Literary reviews by Tim Love.
Warning: Rather than reviews, these are often notes in preparation for reviews that were never finished, or pleas for help with understanding pieces. See Litref Reviews - a rationale for details.

Wednesday 8 May 2024

"The Cutting Room" by Louise Welsh

An audio book.

The ever-present first-person narrator, Rilke, 43, works for an auction house in Glasgow. At the start he's agreeing to clear a big house in a week for an old sister whose brother has died. He finds an extensive, valuable porn book collection. He also finds old photos, some of them snuff photos. Are they rigged? He has various contacts who he asks. He's gay, cruises, and knows cross-dressers, porn traders, drug-traders etc. He also knows about the legitimate art market. He's friends with a leading policeman who's secretly gay.

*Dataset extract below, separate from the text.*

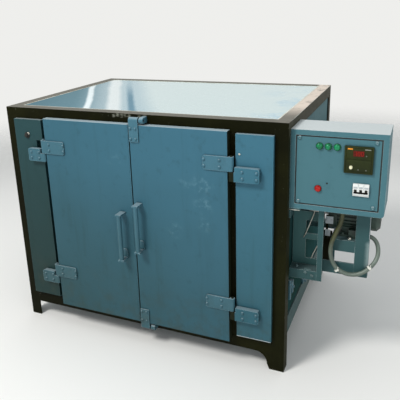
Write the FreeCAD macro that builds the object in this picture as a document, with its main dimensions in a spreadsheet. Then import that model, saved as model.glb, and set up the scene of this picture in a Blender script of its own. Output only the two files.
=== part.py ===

We learn about the tricks of the auctioneer's trade. There is a plot and a final surprise, but it's Rilke's voice which carries the novel. I liked it.

Other reviews

  • Paul Magrs (We get a lovingly detailed and grimy catalogue of impedimenta. The book is full of stuff: erotic ivory netsukes hidden in jacket pockets; worn stone steps in tenement buildings; shirts with armpit stains like weak tea. It is this kind of concreteness and eye for detail that makes The Cutting Room a literary novel - pulling us closer to life than most generic efforts. It's less successful when it gets self-consciously literary and chimes off Girodias or Foucault, or presents its tombstone chapter epigraphs to lend some clout.)